ACO Final Rule: Enough to Entice the Oncology Team?

Sydney Abbott, JD
Policy Coordinator, Association of Community Cancer Centers

The result of the November 17, 2011, hyperpartisan Congress is policymaking stuck firmly in division and gridlock. Many healthcare issues remain in contention, including key components of the Patient Protection and Affordable Care Act (ACA). Whereas some legislators have tried to mitigate—or even eliminate—the ACA, their efforts have been unsuccessful within the 2 chambers of Congress. The US Supreme Court has agreed to rule on the constitutionality of the individual mandate in 2012, and we will have a better idea of the muscle of the ACA once its final decision is reached. Until then, implementations of various aspects of the ACA are moving forward, such as insurance reforms and the establishment of accountable care organizations (ACOs). 

The Centers for Medicare & Medicaid Services (CMS) recently released its final rule on ACOs to mixed reviews. CMS appears to have read the 1300 public comments carefully, because it made considerable improvements to the final rule. Although the final rule is a dramatic improvement to the proposed rule, provider groups such as the Association of Community Cancer Centers (ACCC) are still unsure whether the rule goes far enough to entice specialists to join an ACO.

CMS’s final rule addresses several obstacles that individual practices and cancer programs faced in forming or joining ACOs. CMS had proposed 2 entrances into risk-sharing during the first 3-year cycle of the ACO. However, both entrance models created an important cost-related barrier to enter an ACO, by assuming a 2-sided risk for every participant during the first cycle. Despite significant start-up costs, in the proposed rule oncologists and other specialists could be required to make payments back to CMS for not meeting set benchmarks. It is fortunate that CMS listened to what ACCC and other groups said in the comments and altered the final rule to include a truly 1-sided model for risk-sharing in the first 3 years. A 2-sided model is still available, but we do not expect that many ACOs will elect to undertake a greater risk, even if there is a potential for greater rewards.

CMS also surprised us by reducing the number of reportable quality measures from 65 down to 33. This is a welcome change. The greater the number of quality measures to report, the higher the barrier to entering an ACO, because greater preparation is required of each ACO participant. Instead of requiring all 65 quality measures at the outset, 33 will be reported initially, with the remainding 32 to be phased in over 3 years.
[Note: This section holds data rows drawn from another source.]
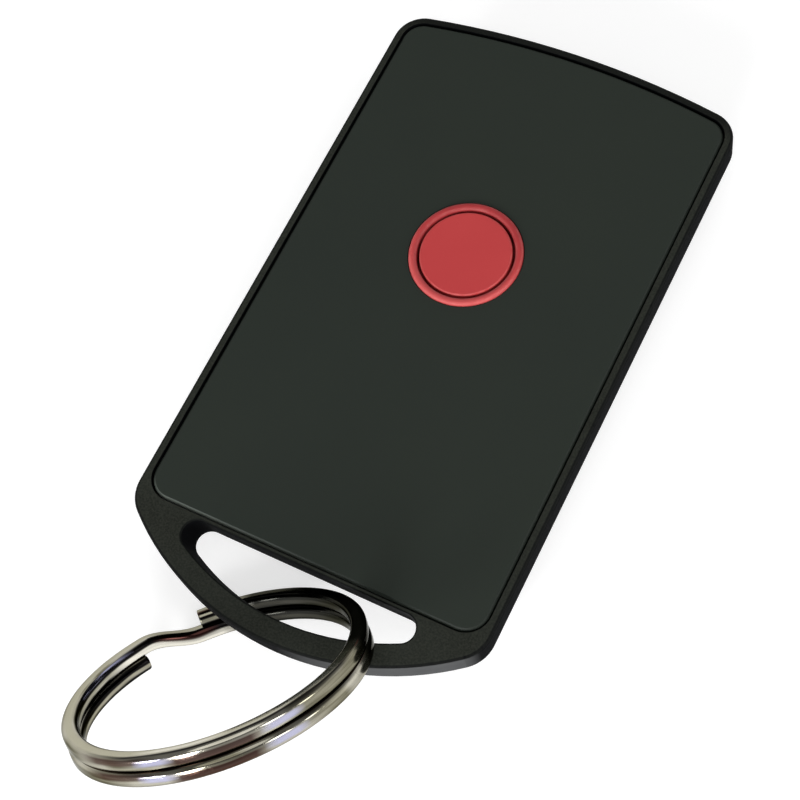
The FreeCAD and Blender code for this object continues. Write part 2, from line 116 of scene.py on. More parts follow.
def mixColour(tree, factor, first, second):
    node = tree.nodes.new("ShaderNodeMix")
    node.data_type = "RGBA"
    for index, value in ((0, factor), (6, first), (7, second)):  # the node's sockets for colours
        fill(tree, node.inputs[index], value)
    return node.outputs[2]


def span(tree, value, low, high, newLow=0.0, newHigh=1.0):
    # stretches low..high to newLow..newHigh, clamped
    sockets = {"Value": value, "From Min": low, "From Max": high, "To Min": newLow, "To Max": newHigh}
    return addNode(tree, "ShaderNodeMapRange", **sockets).outputs[0]


def noise(tree, vector, scale, detail=2.0, roughness=0.5):
    return addNode(tree, "ShaderNodeTexNoise", Vector=vector, Scale=scale, Detail=detail,
                   Roughness=roughness).outputs[0]


def newGroup(name, inputs, outputs):
    # an input of None is a vector, and the rest are numbers with that default
    group = bpy.data.node_groups.new(name, "ShaderNodeTree")
    for label, value in inputs.items():
        kind = "NodeSocketVector" if value is None else "NodeSocketFloat"
        socket = group.interface.new_socket(label, in_out="INPUT", socket_type=kind)
        if value is not None:
            socket.default_value = value
    for label in outputs:
        group.interface.new_socket(label, in_out="OUTPUT", socket_type="NodeSocketFloat")
    return group, group.nodes.new("NodeGroupInput"), group.nodes.new("NodeGroupOutput")


def useGroup(tree, group, **values):
    node = tree.nodes.new("ShaderNodeGroup")
    node.node_tree = group
    for name, value in values.items():
        fill(tree, node.inputs[name], value)
    return node


# Surface effects shared by the materials. Sizes are in features per metre

def makeMouldGrain():
    # the fine pitted skin that a spark-eroded mould leaves, and slow patches in the colour
    group, start, end = newGroup("mouldGrain", {"Vector": None, "Grain": 5000.0, "Patches": 120.0},
                                 ("Height", "Fleck", "Patch"))
    where = start.outputs["Vector"]
    fine = noise(group, where, start.outputs["Grain"], 3.0, 0.6)
    cells = addNode(group, "ShaderNodeTexVoronoi", Vector=where, Scale=start.outputs["Grain"])
    cells.feature = "SMOOTH_F1"
    pits = times(group, cells.outputs["Distance"], 0.6)
    group.links.new(mathNode(group, "ADD", fine, pits), end.inputs["Height"])
    group.links.new(span(group, fine, 0.35, 0.65), end.inputs["Fleck"])
    slow = noise(group, where, start.outputs["Patches"], 4.0, 0.55)
    group.links.new(span(group, slow, 0.3, 0.7), end.inputs["Patch"])
    return group


def makeEdgeWearAndGlint():
    # the rounded and bevelled edges, which face neither up nor sideways and wear first. The mask is
    # broken up so that it doesn't read as an outline, less so with more evenness. The edges that
    # face the lower end are a mask of their own, unbroken, for a painted highlight
    group, start, end = newGroup("edgeWearAndGlint", {"Vector": None, "Breakup": 1600.0, "Evenness": 0.0},
                                 ("Mask", "Lower End"))
    facing = group.nodes.new("ShaderNodeTexCoord").outputs["Normal"]
    parts = addNode(group, "ShaderNodeSeparateXYZ", Vector=facing)
    upright = mathNode(group, "ABSOLUTE", parts.outputs["Z"])
    edge = times(group, span(group, upright, 0.3, 0.5), span(group, upright, 0.99, 0.9))
    broken = span(group, noise(group, start.outputs["Vector"], start.outputs["Breakup"], 3.0), 0.3, 0.7)
    even = mathNode(group, "MAXIMUM", broken, start.outputs["Evenness"])
    group.links.new(times(group, edge, even), end.inputs["Mask"])
    lower = times(group, edge, span(group, parts.outputs["Y"], -0.2, -0.5))
    group.links.new(lower, end.inputs["Lower End"])
    return group


def makeSteepSide():
    # 1 on walls that stand upright, which take painted shade and are duller than the faces, and a
    # second mask for those of them that face the lower end, which take a painted light
    group, start, end = newGroup("steepSide", {}, ("Mask", "Lower End"))
    facing = group.nodes.new("ShaderNodeTexCoord").outputs["Normal"]
    parts = addNode(group, "ShaderNodeSeparateXYZ", Vector=facing)
    steep = span(group, mathNode(group, "ABSOLUTE", parts.outputs["Z"]), 0.5, 0.3)
    group.links.new(steep, end.inputs["Mask"])
    lower = times(group, steep, span(group, parts.outputs["Y"], -0.45, -0.8))
    group.links.new(lower, end.inputs["Lower End"])
    return group


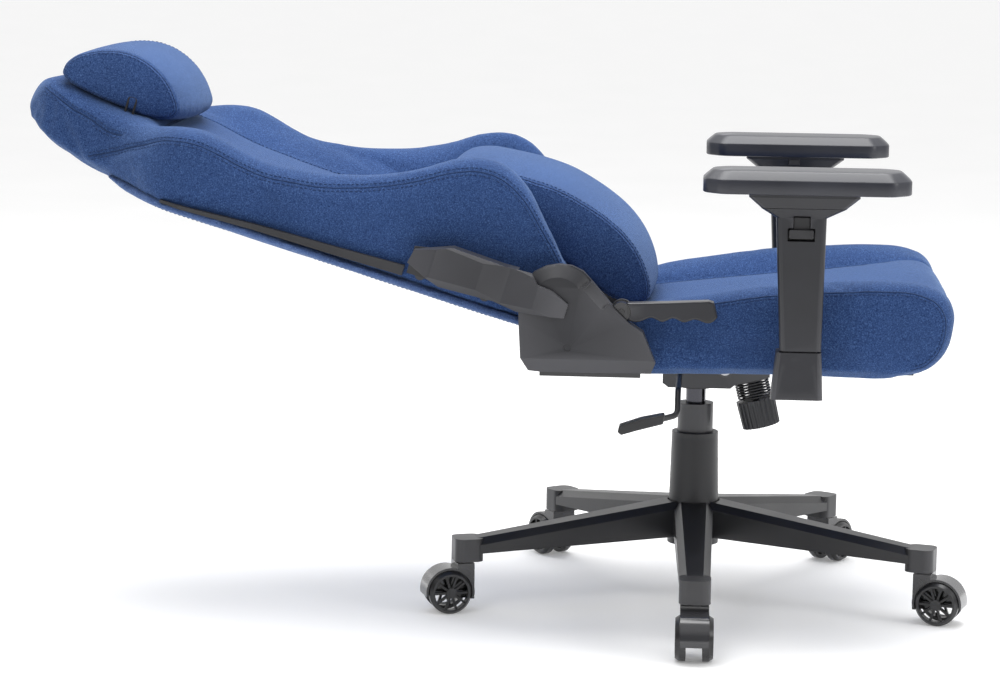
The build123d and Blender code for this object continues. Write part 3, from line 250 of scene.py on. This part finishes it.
def metal(name, colour, roughness, brushing, stretch):
    """Turned or ground steel, with marks drawn out along one way."""
    nodes = Nodes(name)
    marks = nodes.noise(brushing, 4, stretch=stretch)
    cloud = nodes.noise(22, 3)
    tone = nodes.ramp(marks, [(0.3, tuple(0.75 * c for c in colour)), (0.7, colour)])
    rough = nodes.math("ADD", nodes.math("MULTIPLY", cloud, 0.18), roughness - 0.09)
    nodes.set(Metallic=1.0)
    return nodes.set(Base_Color=tone, Roughness=rough, Normal=nodes.bump(marks, 0.00006, 0.35))


BLUE = fabric("blue_cloth", (0.009, 0.023, 0.080), (0.024, 0.058, 0.175), (0.070, 0.135, 0.31))
PILLOW_BLUE = fabric("pillow_cloth", (0.011, 0.027, 0.088), (0.028, 0.065, 0.19), (0.078, 0.145, 0.325))
REAR_BLUE = fabric("rear_cloth", (0.03, 0.055, 0.15), (0.06, 0.105, 0.25), (0.12, 0.19, 0.38))
THREAD = fabric("thread", (0.012, 0.026, 0.075), (0.018, 0.038, 0.105), (0.03, 0.06, 0.15), sheen=0.15)
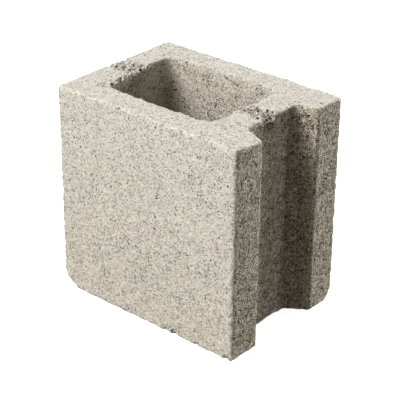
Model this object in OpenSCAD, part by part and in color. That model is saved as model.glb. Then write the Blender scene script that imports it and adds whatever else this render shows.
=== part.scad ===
// Concrete half block, open at one end: a dry-cast masonry unit with one core right through it.
//
// The origin is at the middle of the bottom bed. +X runs along the length to the open end,
// Y runs across the two face shells and +Z is up. The wide end of the core is at the top,
// as the block leaves its mould.

/* [Block] */
// Length from the plain end to the tips of the ears
block_len = 194; // [160:1:400]
// Width across both face shells
block_w = 140; // [110:1:300]
// Height from bed to bed
block_h = 194; // [90:1:240]
// Rounding of the upright outer edges
edge_r = 3; // [1:0.5:8]

/* [Walls round the core] */
// Face shell thickness at the top of the core
shell_t = 25.5; // [19:0.5:38]
// Thickness of the web that closes the plain end, at the top
end_web_t = 28; // [19:0.5:50]
// Thickness of the web between the core and the open end, at the top
inner_web_t = 27; // [19:0.5:50]
// How much the core draws in on each side from top to bottom, so that it leaves the mould
core_draft = 2; // [0.5:0.5:6]
// Rounding of the core's upright corners at the top
core_r = 12; // [8:1:20]

/* [Open end] */
// How far the two ears stand past the inner web
ear_len = 20; // [10:1:40]
// Thickness of an ear at its tip
ear_tip_t = 34; // [25:0.5:41]
// Thickness of an ear where it leaves the inner web
ear_root_t = 37; // [28:0.5:45]
// Rounding of the hollow edge at the foot of each ear
ear_root_r = 7; // [1:0.5:9]
// Rounding of the inner edge at the tip of each ear
ear_tip_r = 3; // [1:0.5:6]

/* [Knocked-off corners] */
// How far the break at the plain end runs along each edge, at the bottom front corner
plain_break = 20; // [8:1:25]
// How far the break at the open end runs along each edge, at the bottom back corner
open_break = 14; // [8:1:22]
// How deep the crown of a break sits: the larger, the rounder the broken corner
break_crown = 30; // [26:1:60]

/* [Hidden] */
$fn = 96;

// Cutters run this far past the surface that they open
over = 5;

// Places along the length
plain_x = -block_len / 2;
tip_x = block_len / 2;
floor_x = tip_x - ear_len;
core_x0 = plain_x + end_web_t;
core_x1 = floor_x - inner_web_t;

// Places across the width
face_y = block_w / 2;
core_y = face_y - shell_t;
ear_tip_y = face_y - ear_tip_t;
ear_root_y = face_y - ear_root_t;

// The corner rounding stays clear of the middle of a narrow core
core_half_x = (core_x1 - core_x0) / 2;
core_corner_r = min(core_r, core_y - 1, core_half_x - 1);

// Unit direction along an ear's inner face, from its root to its tip
ear_run = [ear_len, ear_tip_y - ear_root_y];
ear_dir = ear_run / norm(ear_run);

// The sliver between a corner at p and an arc of radius r that touches both of its sides,
// which leave p along the unit directions u and v
module corner_sliver(p, u, v, r) {
    turn = acos(u * v);
    reach = r / tan(turn / 2);
    centre = p + (u + v) / norm(u + v) * r / sin(turn / 2);
    difference() {
        polygon([p, p + reach * u, centre, p + reach * v]);
        translate(centre) circle(r);
    }
}

// The hollow end between the ears, in plan, with filleted roots
module end_recess() {
    slope = (ear_tip_y - ear_root_y) / ear_len;
    mouth_y = ear_tip_y + slope * over;
    difference() {
        polygon([
            [floor_x, -ear_root_y], [tip_x + over, -mouth_y],
            [tip_x + over, mouth_y], [floor_x, ear_root_y]
        ]);
        corner_sliver([floor_x, ear_root_y], [0, -1], ear_dir, ear_root_r);
        corner_sliver([floor_x, -ear_root_y], [0, 1], [ear_dir.x, -ear_dir.y], ear_root_r);
    }
}

// Outline of the block seen from above, without the core
module outline() {
    difference() {
        translate([plain_x, -face_y]) square([block_len, block_w]);
        end_recess();
        for (sx = [-1, 1], sy = [-1, 1])
            corner_sliver([sx * tip_x, sy * face_y], [-sx, 0], [0, -sy], edge_r);
        corner_sliver([tip_x, ear_tip_y], [0, 1], -ear_dir, ear_tip_r);
        corner_sliver([tip_x, -ear_tip_y], [0, -1], [-ear_dir.x, ear_dir.y], ear_tip_r);
    }
}

// The core: a rounded box that draws in towards the bottom, with a cone down each corner
module core() {
    lean = core_draft / block_h;
    translate([(core_x0 + core_x1) / 2, 0, -over]) hull()
        for (sx = [-1, 1], sy = [-1, 1])
            translate([sx * (core_half_x - core_corner_r), sy * (core_y - core_corner_r), 0])
                cylinder(h = block_h + 2 * over, r1 = core_corner_r - core_draft - lean * over,
                         r2 = core_corner_r + lean * over, $fn = 32);
}

// What is missing from a corner at the origin of a block that fills +X, +Y and +Z:
// all that lies outside a ball centred well inside, as far as the break runs along the edges
module corner_break(reach) {
    ball_r = norm([break_crown - reach, break_crown, break_crown]);
    difference() {
        translate([-1, -1, -1]) cube(reach + 2);
        translate([break_crown, break_crown, break_crown]) sphere(ball_r);
    }
}

module block() {
    color("#b8b1a6") difference() {
        linear_extrude(block_h) outline();
        core();
        translate([plain_x, -face_y, 0]) corner_break(plain_break);
        translate([tip_x, face_y, 0]) mirror([1, 0, 0]) mirror([0, 1, 0]) corner_break(open_break);
    }
}

block();
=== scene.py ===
import math

import bpy
import numpy as np
from mathutils import Matrix, Vector, kdtree, noise
from mathutils.geometry import delaunay_2d_cdt


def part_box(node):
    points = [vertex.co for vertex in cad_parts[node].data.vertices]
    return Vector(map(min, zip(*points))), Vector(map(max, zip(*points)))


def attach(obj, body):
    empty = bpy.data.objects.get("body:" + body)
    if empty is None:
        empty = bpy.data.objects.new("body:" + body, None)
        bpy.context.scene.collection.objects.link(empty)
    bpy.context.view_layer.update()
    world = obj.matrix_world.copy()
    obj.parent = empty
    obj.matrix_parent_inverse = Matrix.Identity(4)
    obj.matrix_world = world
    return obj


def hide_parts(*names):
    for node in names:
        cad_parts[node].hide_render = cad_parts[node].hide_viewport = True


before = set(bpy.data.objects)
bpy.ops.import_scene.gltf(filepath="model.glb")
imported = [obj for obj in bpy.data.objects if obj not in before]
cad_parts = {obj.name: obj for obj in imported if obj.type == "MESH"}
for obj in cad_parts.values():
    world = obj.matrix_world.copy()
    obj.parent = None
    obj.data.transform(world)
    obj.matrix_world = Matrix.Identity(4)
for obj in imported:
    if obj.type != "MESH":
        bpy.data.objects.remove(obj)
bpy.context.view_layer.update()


# ---- Mould shape of the block -------------------------------------------------------------
# A concrete half block with one open end, pressed from stiff, dry concrete in a steel mould.
# It is one casting: two face shells, a web that closes the plain end, a web between the core
# and the open end, and the two ears that the shells form past that web.

MM = 0.001  # the block's sizes below are in millimetres, and the mesh is in metres
low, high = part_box("block")
height = ((high - low) / MM).z
plain_x, tip_x = low.x / MM, high.x / MM
front_y, back_y = low.y / MM, high.y / MM

edge_r = 3  # upright outer edges
shell_t, plain_web_t, inner_web_t = 25.5, 28, 27  # walls round the core at the top
core_r = 12
core_draft = 2  # each side of the core draws in by this much towards the bottom
ear_len = 20
ear_tip_t, ear_root_t = 34, 37
ear_root_r, ear_tip_r = 7, 3
bed_drop = 1.3  # the struck top bed lies this far under the tallest grains

floor_x = tip_x - ear_len
core_x0, core_x1 = plain_x + plain_web_t, floor_x - inner_web_t
core_y0, core_y1 = front_y + shell_t, back_y - shell_t

wall_step = 1.9  # spacing of the points on the outer walls and beds
core_step = 2.2
foot_step = wall_step + 0.4


def evenly(path, step):
    """Points about step apart along a closed path."""
    closed = np.vstack([path, path[:1]])
    run = np.r_[0, np.cumsum(np.linalg.norm(np.diff(closed, axis=0), axis=1))]
    at = np.linspace(0, run[-1], round(run[-1] / step), endpoint=False)
    return np.stack([np.interp(at, run, closed[:, 0]), np.interp(at, run, closed[:, 1])], 1)


def rounded_plan(corners, step):
    """Points step apart round a closed plan with corners (x, y, radius), named anticlockwise."""
    path = []
    for i, (x, y, r) in enumerate(corners):
        here = np.array((x, y))
        back = np.array(corners[i - 1][:2]) - here
        ahead = np.array(corners[(i + 1) % len(corners)][:2]) - here
        back /= np.linalg.norm(back)
        ahead /= np.linalg.norm(ahead)
        half = math.acos(back @ ahead) / 2
        centre = here + (back + ahead) / np.linalg.norm(back + ahead) * r / math.sin(half)
        start = here + back * r / math.tan(half) - centre
        end = here + ahead * r / math.tan(half) - centre
        turn = math.atan2(start[0] * end[1] - start[1] * end[0], start @ end)
        for share in np.linspace(0, 1, 9):
            c, s = math.cos(turn * share), math.sin(turn * share)
            path.append(centre + (start[0] * c - start[1] * s, start[0] * s + start[1] * c))
    return evenly(np.array(path), step)


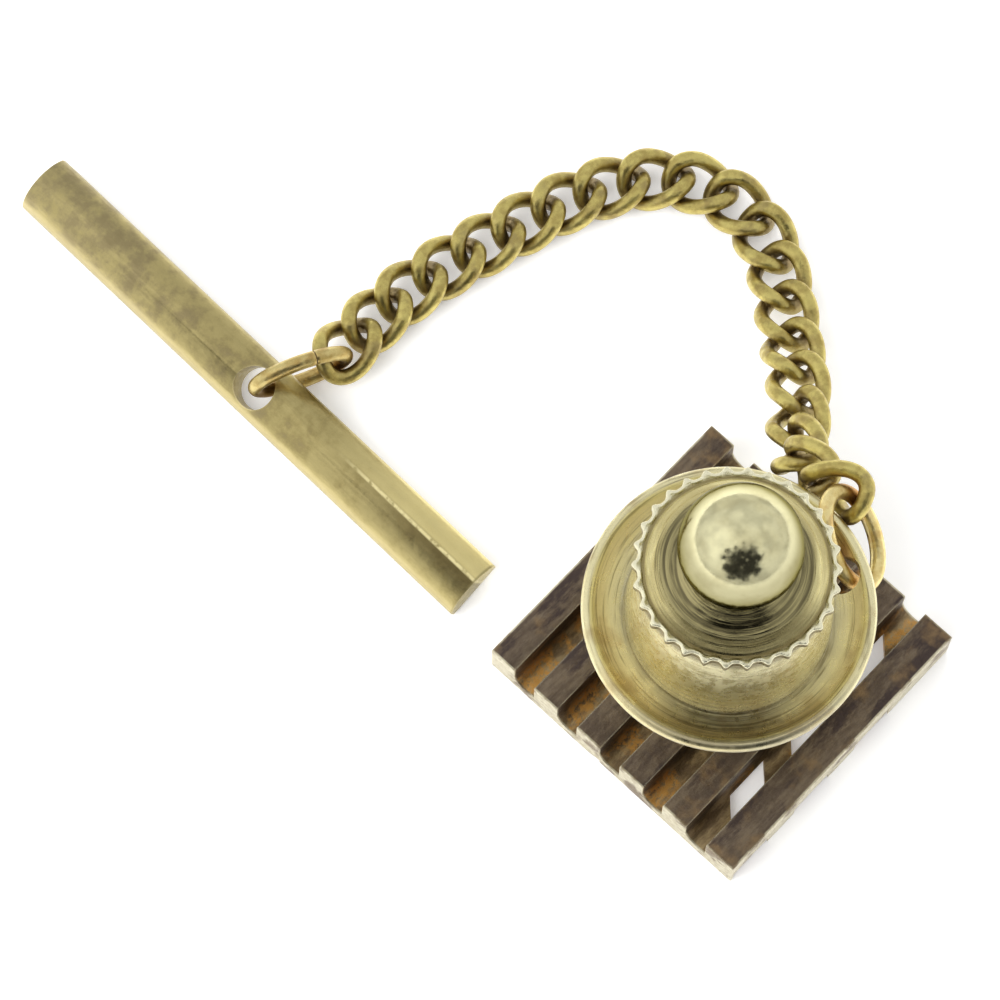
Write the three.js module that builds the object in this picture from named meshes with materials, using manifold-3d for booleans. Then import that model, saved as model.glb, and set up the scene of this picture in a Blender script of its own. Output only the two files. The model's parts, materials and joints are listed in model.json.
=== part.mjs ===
// Tie tack with a ball-lock clutch, a curb chain and a T-bar.
// Millimetres, +Z up. The tack lies on its ornament's front face, with its pin pointing up.
// Origin: the centre of the ornament's front face. +X runs along the ribs and +Y across them.
import * as THREE from 'three';
import { mergeVertices } from 'three/addons/utils/BufferGeometryUtils.js';
import Module from 'manifold-3d';

const wasm = await Module();
wasm.setup();

// ---------- driving dimensions ----------
// ornament: a square casting with six ribs on its back
const PLATE_SIDE = 12.46;
const PLATE_THICK = 2.0;
const SKIN_THICK = 0.55;
const RIB_COUNT = 6;
const RIB_PITCH = 2.22;
const RIB_WIDTH = 1.2;
const GROOVE_FILLET = 0.6;
const SLOT_WIDTH = 1.36;
const SLOT_PITCH = 2.44;
const SLOT_COUNT = 3;
const SLOT_REACH = 3.5;
const SLOT_SHIFT = -1.65;
const SLOT_TOP_Z = 0.68;
const FLUTE_DEPTH = 0.18;
const FLUTE_RADIUS = 0.5;
const FLUTE_LENGTH = 5.2;
const FLUTE_PITCH = 1.9;
const FLUTE_MIDDLE = { x: -0.6, y: 2.4 };

// pin
const PAD_RADIUS = 2.4;
const PAD_THICK = 0.4;
const PIN_RADIUS = 0.53;
const PIN_LENGTH = 9.6;
const PIN_POINT = 1.1;
const PIN_GROOVE_DEPTH = 0.08;
const PIN_GROOVES = [1.6, 0.6];
const PAD_CHAMFER = { width: 0.5, height: 0.2 };
const PIN_BASE_Z = PLATE_THICK + PAD_THICK;

// clutch, measured up from the ornament's front face
const FLANGE_RADIUS = 5.5;
const BEAD_RADIUS = 0.27;
const SHEET = 0.26;
const BUSH_BORE = PIN_RADIUS + 0.04;
const BUSH_RADIUS = 0.69;
const BUSH_HEAD = { radius: 1.1, thick: 0.24, gap: 0.06 };
const FLANGE_BORE = 0.73;
const WEDGE_BORE = 0.74;
const FLOOR_Z = 6.23;
const RIM_Z = 6.97;
const VALLEY_RADIUS = 3.95;
const RING_HOLE_RADIUS = 0.62;
const RING_HOLE_AT = 4.42;
const RING_HOLE_ANGLE = -29;
const BARREL_FOOT_RADIUS = 3.88;
const BARREL_TOP_RADIUS = 3.56;
const BARREL_WALL = 0.33;
const BARREL_TOP_Z = 12.0;
const CAP_THICK = 0.42;
const CAP_RADIUS = 3.66;
const SCALLOP_DEPTH = 0.11;
const SCALLOP_COUNT = 30;
const NECK_RADIUS = 2.56;
const NECK_CLEARANCE = 0.1;
const KNOB_RADIUS = 2.26;
const KNOB_Z = 14.96;
const KNOB_WAIST = 1.3;
const KNOB_BORE = 0.75;
const NECK_RISE = 0.08;

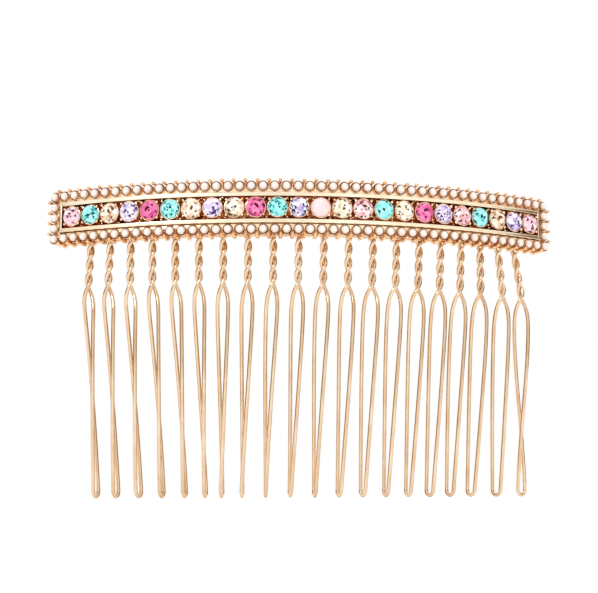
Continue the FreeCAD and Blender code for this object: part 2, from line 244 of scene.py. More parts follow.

CMS’s final ACO rule also re-duced the electronic health record  meaningful user requirement. CMS will allow ACOs to build up to the proposed 50% meaningful user requirement over the first 3 years of the program. 

Probably the most significant change from the proposal to the final rule is the shift from retrospective to prospective assignment of beneficiaries. In its comments to CMS, the ACCC noted the difficulty that retrospective assignment would bring by prohibiting providers from planning for their responsibilities. Retro­spective assignment would allow CMS to notify an ACO as to which patients that ACO was responsible for after the closing of the ACO cycle. Providers, therefore, would be left in the dark about which patients counted toward meeting cost and quality thresholds that are required to achieve shared savings under an ACO. In the final rule, CMS changed assignment to a more prospective model. Now, CMS will notify participating providers on a quarterly basis as to which patients are likely under their responsibility. This will allow providers greater planning and will help them to take a more active role in the quality improvement and cost-containment goals of the ACO.

The ACCC believes that all these changes in the final ACO rule will help reduce barriers to entry into an ACO. Still, it remains unclear if the changes are enticing enough to encourage oncology providers to participate. ACO-related expenses re­main very high. CMS expects start-up costs to range from $29 million to $157 million, but many provider groups anticipate even higher initial costs, with annual operating costs expected to be at least $60 million.

ACCC’s members are also concerned about where they fit into the equation—ACOs remain primary care practitioner–centered. The ACCC commented on the possibility of an oncology-centered ACO, but CMS did not address that option in its final rulemaking. Oncology patients are typically much more expensive to care for than a patient without a cancer diagnosis, and it remains unclear how those patients will affect an ACO’s bottom line in meeting quality and cost thresholds.

The question remains unanswered whether ACOs will chill research. Oncology relies heavily on the knowledge gleaned from clinical trials, but research is extremely expensive, and the quality thresholds set for ACOs could be too costly or too burdensome. 

Finally, many oncology practices and cancer programs are already running high-quality, low-cost facilities, and the additional improvements required to earn shared savings may be difficult for them to achieve.

There are certainly many considerations for oncology providers to weigh in when making the decision to participate or pass on the ACOs. The final CMS rule did make signif­icant improvements from its pro-posal, but is it enough to entice the on­cology team? The answer is just one more unknown in the world of ACOs.